Ultrafast and Hot Electron Transfer in CdSe QD–Au Hybrid Nanostructures

Recently, much attention has been paid to semiconductor–metal hybrid nanostructures (HNs) in terms of efficient electron transfer from the semiconductor to the metal and semiconductor–metal HNs are one of the best candidate materials for photovoltaics and photocatalysis. However, the analyses of electron-transfer processes in semiconductor–metal HNs have focused on the electron transfer from the band-edge state in metal-attached semiconductor nanorods.
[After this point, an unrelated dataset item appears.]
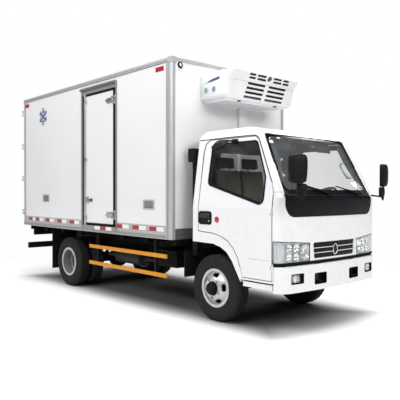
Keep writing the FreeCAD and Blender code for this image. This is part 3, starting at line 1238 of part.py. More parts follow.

Here, we synthesized and characterized CdSe quantum dots (QDs) attached with different-sized Au nanoparticles (NPs) and examined electron transfer from band-edge (1S­(e)) and higher excited states using femtosecond pump-probe spectroscopy with state-selective excitation. We analyzed growth kinetics, decay dynamics, and initial bleach amplitude of the 1S bleach band and found the existence of hot electron transfer from the 1P­(e) state and ultrafast electron transfer with the lifetime much shorter than the instrumental response function (≪60 fs) from the 1S­(e) state of CdSe QDs to Au NPs. The lower 1S bleach yields of CdSe QD–Au HNs excited at 400 nm and 1P states as compared with those of CdSe QDs can be explained in terms of hot electron transfer from the 1P­(e) state and ultrafast electron transfer from the 1S­(e) state.